Transparency had degraded, and everything was getting soaking wet, so most of the visual observers on the pad were packing up for the night.  I was chit-chatting with a few folks, and felt like it must have been after 1 AM or something.  But no, by the time I got to my camper to get ready for bed, it was only five minutes before midnight!  I went to bed and got a nice long night's sleep.

Death of the D3100

This weekend finally saw the end of my Nikon D3100, my first DSLR, as well as its kit 18-55mm lens.  The lens started its death spiral about a year ish ago when I accidentally knocked over my other DSLR, my Nikon D5300, during a timelapse in my backyard in California, which knocked the front section of the lens out of alignment, but I was able to get it back into place.  This time around, something must have broken recently because I couldn't get it back into place, and I couldn't get it to sit straight.  Almost at the same time, I was looking through the timelapse images I'd just taken with the D3100 (which earlier hadn't turned on, but eventually did), and the shutter was only opening partway for the first couple frames, and then didn't open at all after that.  I tried to lift it with my finger, but only the front plastic part was going up, not the rubbery second layer.  I'm not sure how they're normally attached to each other, but I think there's something wrong with the little hinges in there.  

The D3100 has been a real workhorse.  I bought it in July 2014, almost exactly one year before I got my first telescope.  It's traveled with me on many hikes and a few backpacking trips, always hanging around my neck or shoulder.  It was my first astro camera, capturing my very first astrophotos through my Celestron 8-inch Schmidt-Cassegrain on the NexStar alt-az mount of Saturn and the Lagoon Nebula, and has come along as a timelapse and widefield camera to star parties and astro weekends from Washington and California to Texas and Wyoming to Ohio and West Virginia.  It captured wide shots of both the 2017 solar eclipse in Wyoming and the 2019 solar eclipse in Chile.  Over the last seven years, it has captured nearly 130,000 images, according to the shutter count, which is right around the mean lifetime for the D3100.  My second DSLR, bought in 2016, already has over 300,000 shutter actuations!  

It looks like I might be able to replace the shutter myself, or send it to Nikon for repair.  I might just do that.  My D5300 has been having trouble with exposure metering, so it'd be good to have a DSLR that can still do that.  However, I had already been kicking around the idea of getting a new DSLR to replace the D3100 that has the computer control capability that the D5300 has...we shall see.  

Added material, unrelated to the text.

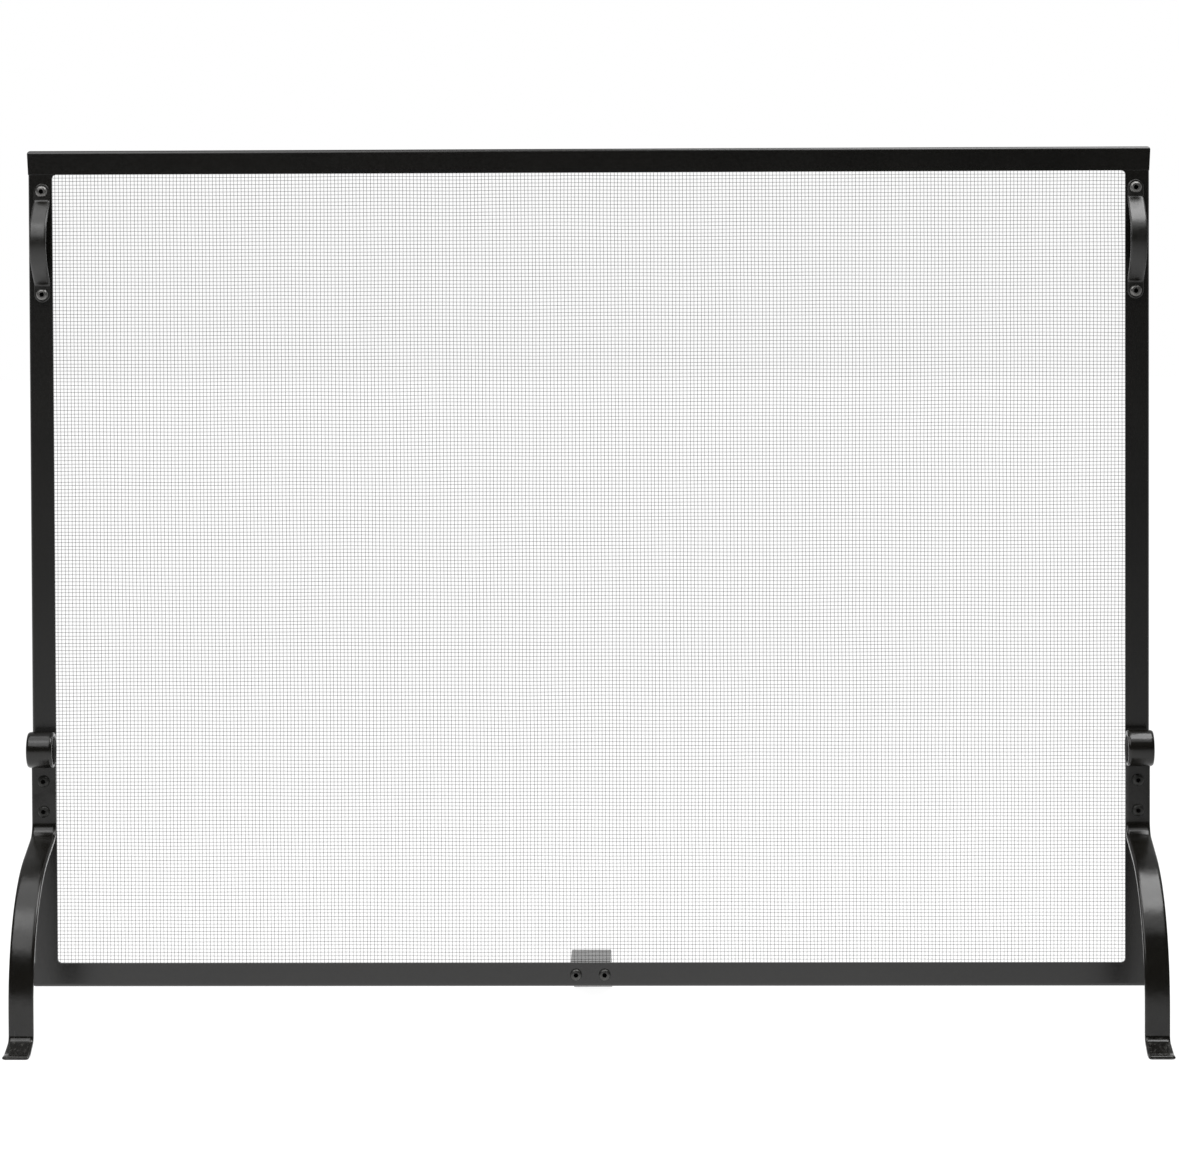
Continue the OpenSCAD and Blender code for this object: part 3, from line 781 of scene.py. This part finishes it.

Unfortunately on the lens front, they don't make that 18-55mm kit lens anymore.  There's a VR (vibration reduction) version that technically works with my D5300, but the VR part isn't compatible.  I found one of the same model as my kit lens on the used camera gear retailer KEH, but they just emailed me and said that it's not actually in stock after all. :(  That lens I definitely need to find a replacement for ASAP!  I'm open to suggestions...

Results

The sequence ran until about 4:30 AM, when the clouds and fog started rolling in in earnest, according to an all-night timelapse I had set up.  I got 44x300s images on the California Nebula, and 22x300s on M31.  Not too shabby!  I also got nine timelapse videos that I'll be putting together into a single video with some music.

The California Nebula came out all right.  Using a narrowband filter with a fast f/2 optic is problematic since the light gets shifted a bit off-band by the optics (and stopping down the lens doesn't help since you're not changing the optics), which results in lower transmission.  I was surprised at first to barely be able to see the nebula in subframes (it jumped out using an H-alpha filter with my ZWO ASI1600MM Pro on my C8 last year), but then I remembered this fact.  It came out all right anyway, if a bit noisy!  And since I forgot to stop the lens down to like f/2.8 or so, the coma around the edges was pretty bad.  But I did get some nice color!

Date: 9 October 2021
Location: Hidden Hollow Star Party, OH
Object: California Nebula
Attempt: 2
Camera: ZWO ASI1294MC Pro
Telescope: Rokinon 135mm f/2 lens @ f/2
Accessories: ZWO EAF focuser, Optolong L-eXtreme 2" filter
Mount: Celestron AVX
Guide scope: Orion 50mm guidescope
Guide camera: ZWO ASI120MM-S
Subframes: 38x300s (3h10m)
Gain/ISO: 120
Acquisition method: Sequence Generator Pro
Stacking program: PixInsight 1.8.8-8
Post-Processing program: PixInsight 1.8.8-8
Darks: 75
Flats: 25
Temperature: -15C


The M31 image had a few problems -- one was that I rapid-cooled the 294, thinking I had time for the frost spot to go away, but it stuck around for quite a while.  Normally, to keep the frost spot from forming, I cool it by 5 degrees C over 5 minutes at a time.  This works quite well, but I haven't figured out how to script it yet, so I have to sit there and do it.  (And yes, I have recharged the dessicant).  But here it is anyway:
Date: 9 October 2021
Location: Hidden Hollow Star Party, OH
Object: M31 Andromeda Galaxy
Attempt: 21
Camera: ZWO ASI1294MC Pro
Telescope: Rokinon 135mm f/2 lens @ f/2
Accessories: ZWO EAF focuser, Astronomik L Type 2c 2" filter
Mount: Celestron AVX
Guide scope: Orion 50mm guidescope
Guide camera: ZWO ASI120MM-S
Subframes: 22x300s (1h50m)
Gain/ISO: 120
Acquisition method: Sequence Generator Pro
Stacking program: PixInsight 1.8.8-8
Post-Processing program: PixInsight 1.8.8-8
Darks: 75
Flats: 25
Temperature: -15C


Despite the iffy forecast, Saturday night was decently clear and a fun night.  The whole weekend was a really nice time -- getting to see quite a few people I haven't seen in a while and getting to give a talk, and just enjoying some fresh air and camping and stargazing.  It was a nice weekend, and I'm looking forward to next year!









1 comment:

  1. Nice story Molly, it sounds like a great time. Nice first light for the new rig!